◆ Goal ◆
Keep to the lines between the one holding "const kit = new THREE.Group();" and the one holding "return (low + high) / 2", inclusive, and write them out exactly.

----

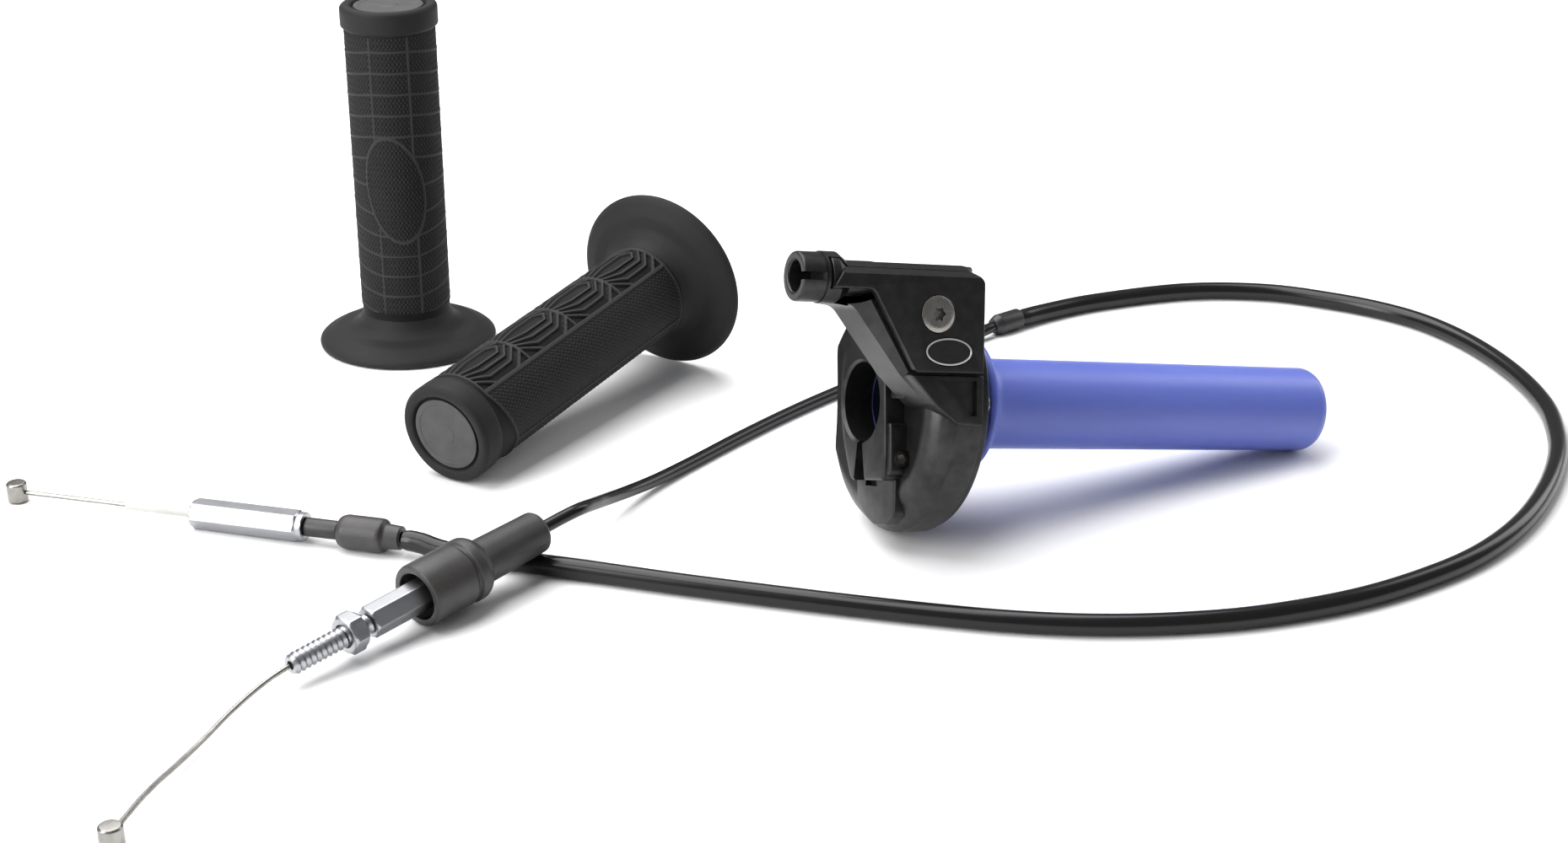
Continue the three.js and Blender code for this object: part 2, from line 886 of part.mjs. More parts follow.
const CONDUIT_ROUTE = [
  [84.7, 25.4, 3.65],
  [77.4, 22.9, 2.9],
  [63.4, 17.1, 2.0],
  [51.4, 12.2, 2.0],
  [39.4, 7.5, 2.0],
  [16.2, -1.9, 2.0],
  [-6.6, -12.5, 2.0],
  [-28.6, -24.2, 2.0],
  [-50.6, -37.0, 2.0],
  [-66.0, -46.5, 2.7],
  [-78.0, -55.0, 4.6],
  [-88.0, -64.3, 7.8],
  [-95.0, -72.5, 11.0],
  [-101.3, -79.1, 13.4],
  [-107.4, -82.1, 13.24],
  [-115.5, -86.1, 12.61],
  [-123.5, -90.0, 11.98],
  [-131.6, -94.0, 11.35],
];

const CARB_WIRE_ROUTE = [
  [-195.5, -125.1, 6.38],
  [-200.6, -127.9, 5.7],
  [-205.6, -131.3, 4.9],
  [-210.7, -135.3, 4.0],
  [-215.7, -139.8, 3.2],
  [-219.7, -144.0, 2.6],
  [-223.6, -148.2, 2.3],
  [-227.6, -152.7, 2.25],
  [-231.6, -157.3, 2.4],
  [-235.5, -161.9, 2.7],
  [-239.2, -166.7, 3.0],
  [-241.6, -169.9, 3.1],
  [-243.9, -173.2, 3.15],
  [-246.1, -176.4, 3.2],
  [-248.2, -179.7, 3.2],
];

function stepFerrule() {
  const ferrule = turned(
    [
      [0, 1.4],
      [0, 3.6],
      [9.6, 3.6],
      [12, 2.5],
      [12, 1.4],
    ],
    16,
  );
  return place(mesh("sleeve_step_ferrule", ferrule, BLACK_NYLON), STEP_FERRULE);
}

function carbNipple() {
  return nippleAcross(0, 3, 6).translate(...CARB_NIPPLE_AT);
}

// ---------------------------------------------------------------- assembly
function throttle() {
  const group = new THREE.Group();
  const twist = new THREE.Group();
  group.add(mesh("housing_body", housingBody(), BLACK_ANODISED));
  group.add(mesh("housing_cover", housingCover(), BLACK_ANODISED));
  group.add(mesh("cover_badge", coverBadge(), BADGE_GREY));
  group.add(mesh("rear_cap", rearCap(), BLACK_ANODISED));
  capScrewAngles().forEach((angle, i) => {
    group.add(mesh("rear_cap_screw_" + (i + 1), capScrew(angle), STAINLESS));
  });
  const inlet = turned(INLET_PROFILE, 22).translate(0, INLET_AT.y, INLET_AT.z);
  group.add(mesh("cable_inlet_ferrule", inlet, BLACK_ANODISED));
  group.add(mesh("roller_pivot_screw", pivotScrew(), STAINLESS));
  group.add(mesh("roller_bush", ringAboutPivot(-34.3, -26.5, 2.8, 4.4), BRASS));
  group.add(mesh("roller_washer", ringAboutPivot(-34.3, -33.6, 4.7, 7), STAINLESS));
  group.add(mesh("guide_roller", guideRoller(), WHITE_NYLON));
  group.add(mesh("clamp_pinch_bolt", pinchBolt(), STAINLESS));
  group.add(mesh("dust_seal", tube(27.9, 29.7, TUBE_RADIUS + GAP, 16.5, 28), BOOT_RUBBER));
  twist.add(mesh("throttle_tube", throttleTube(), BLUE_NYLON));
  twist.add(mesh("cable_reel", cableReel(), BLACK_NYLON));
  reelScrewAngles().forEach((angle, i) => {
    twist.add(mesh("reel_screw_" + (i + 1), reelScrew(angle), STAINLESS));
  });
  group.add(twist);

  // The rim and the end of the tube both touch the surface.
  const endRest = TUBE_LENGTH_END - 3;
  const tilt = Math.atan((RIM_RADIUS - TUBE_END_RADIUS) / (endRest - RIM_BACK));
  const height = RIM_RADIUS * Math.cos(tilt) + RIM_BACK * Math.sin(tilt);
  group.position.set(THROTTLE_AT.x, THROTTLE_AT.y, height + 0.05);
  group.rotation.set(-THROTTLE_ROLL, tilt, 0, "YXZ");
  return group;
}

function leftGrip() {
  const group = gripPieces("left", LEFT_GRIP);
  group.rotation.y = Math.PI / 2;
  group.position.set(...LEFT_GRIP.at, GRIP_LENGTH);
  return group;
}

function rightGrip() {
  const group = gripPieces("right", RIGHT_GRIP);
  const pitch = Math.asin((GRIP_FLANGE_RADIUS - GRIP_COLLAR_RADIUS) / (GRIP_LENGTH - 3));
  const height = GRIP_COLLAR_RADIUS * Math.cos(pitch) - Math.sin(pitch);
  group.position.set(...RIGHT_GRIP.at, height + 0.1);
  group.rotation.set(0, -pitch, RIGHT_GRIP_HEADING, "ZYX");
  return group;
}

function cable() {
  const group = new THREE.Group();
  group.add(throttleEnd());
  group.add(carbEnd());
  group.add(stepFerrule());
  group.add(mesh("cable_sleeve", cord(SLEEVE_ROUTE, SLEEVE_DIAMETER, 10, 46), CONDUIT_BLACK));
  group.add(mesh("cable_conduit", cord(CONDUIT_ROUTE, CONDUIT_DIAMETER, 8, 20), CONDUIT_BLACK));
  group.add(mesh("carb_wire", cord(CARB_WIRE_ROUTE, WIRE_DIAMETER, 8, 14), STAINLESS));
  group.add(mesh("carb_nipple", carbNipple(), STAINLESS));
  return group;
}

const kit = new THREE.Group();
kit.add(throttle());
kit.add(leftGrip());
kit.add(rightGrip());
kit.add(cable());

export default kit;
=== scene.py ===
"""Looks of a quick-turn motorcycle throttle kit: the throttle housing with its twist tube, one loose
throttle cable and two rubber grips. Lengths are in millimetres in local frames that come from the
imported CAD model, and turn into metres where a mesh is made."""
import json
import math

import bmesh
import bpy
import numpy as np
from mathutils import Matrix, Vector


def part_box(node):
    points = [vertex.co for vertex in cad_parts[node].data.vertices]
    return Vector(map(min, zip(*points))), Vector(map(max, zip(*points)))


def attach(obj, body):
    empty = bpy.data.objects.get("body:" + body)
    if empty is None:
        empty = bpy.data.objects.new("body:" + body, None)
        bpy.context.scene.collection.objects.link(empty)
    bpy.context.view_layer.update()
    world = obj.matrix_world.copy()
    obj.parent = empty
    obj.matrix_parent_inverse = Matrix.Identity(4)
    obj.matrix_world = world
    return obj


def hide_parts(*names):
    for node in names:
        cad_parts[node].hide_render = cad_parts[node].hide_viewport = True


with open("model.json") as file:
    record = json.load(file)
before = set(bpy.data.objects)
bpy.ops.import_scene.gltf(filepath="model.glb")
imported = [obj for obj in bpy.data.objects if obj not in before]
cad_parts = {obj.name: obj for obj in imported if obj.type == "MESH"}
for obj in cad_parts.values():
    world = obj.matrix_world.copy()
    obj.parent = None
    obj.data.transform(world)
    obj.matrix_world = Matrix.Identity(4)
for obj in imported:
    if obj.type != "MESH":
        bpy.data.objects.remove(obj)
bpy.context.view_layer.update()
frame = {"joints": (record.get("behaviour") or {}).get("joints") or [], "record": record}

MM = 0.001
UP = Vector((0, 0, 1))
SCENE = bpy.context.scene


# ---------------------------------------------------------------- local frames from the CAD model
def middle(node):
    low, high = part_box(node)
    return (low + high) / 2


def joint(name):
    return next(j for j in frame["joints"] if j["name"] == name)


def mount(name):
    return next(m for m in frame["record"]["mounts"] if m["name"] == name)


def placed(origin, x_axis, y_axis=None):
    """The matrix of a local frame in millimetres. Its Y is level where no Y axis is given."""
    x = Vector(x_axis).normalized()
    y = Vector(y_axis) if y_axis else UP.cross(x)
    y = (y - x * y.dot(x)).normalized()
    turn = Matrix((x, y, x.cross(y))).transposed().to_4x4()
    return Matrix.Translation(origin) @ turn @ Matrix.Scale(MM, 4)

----

◆ Finished task ◆
const kit = new THREE.Group();
kit.add(throttle());
kit.add(leftGrip());
kit.add(rightGrip());
kit.add(cable());

export default kit;
=== scene.py ===
"""Looks of a quick-turn motorcycle throttle kit: the throttle housing with its twist tube, one loose
throttle cable and two rubber grips. Lengths are in millimetres in local frames that come from the
imported CAD model, and turn into metres where a mesh is made."""
import json
import math

import bmesh
import bpy
import numpy as np
from mathutils import Matrix, Vector


def part_box(node):
    points = [vertex.co for vertex in cad_parts[node].data.vertices]
    return Vector(map(min, zip(*points))), Vector(map(max, zip(*points)))


def attach(obj, body):
    empty = bpy.data.objects.get("body:" + body)
    if empty is None:
        empty = bpy.data.objects.new("body:" + body, None)
        bpy.context.scene.collection.objects.link(empty)
    bpy.context.view_layer.update()
    world = obj.matrix_world.copy()
    obj.parent = empty
    obj.matrix_parent_inverse = Matrix.Identity(4)
    obj.matrix_world = world
    return obj


def hide_parts(*names):
    for node in names:
        cad_parts[node].hide_render = cad_parts[node].hide_viewport = True


with open("model.json") as file:
    record = json.load(file)
before = set(bpy.data.objects)
bpy.ops.import_scene.gltf(filepath="model.glb")
imported = [obj for obj in bpy.data.objects if obj not in before]
cad_parts = {obj.name: obj for obj in imported if obj.type == "MESH"}
for obj in cad_parts.values():
    world = obj.matrix_world.copy()
    obj.parent = None
    obj.data.transform(world)
    obj.matrix_world = Matrix.Identity(4)
for obj in imported:
    if obj.type != "MESH":
        bpy.data.objects.remove(obj)
bpy.context.view_layer.update()
frame = {"joints": (record.get("behaviour") or {}).get("joints") or [], "record": record}

MM = 0.001
UP = Vector((0, 0, 1))
SCENE = bpy.context.scene


# ---------------------------------------------------------------- local frames from the CAD model
def middle(node):
    low, high = part_box(node)
    return (low + high) / 2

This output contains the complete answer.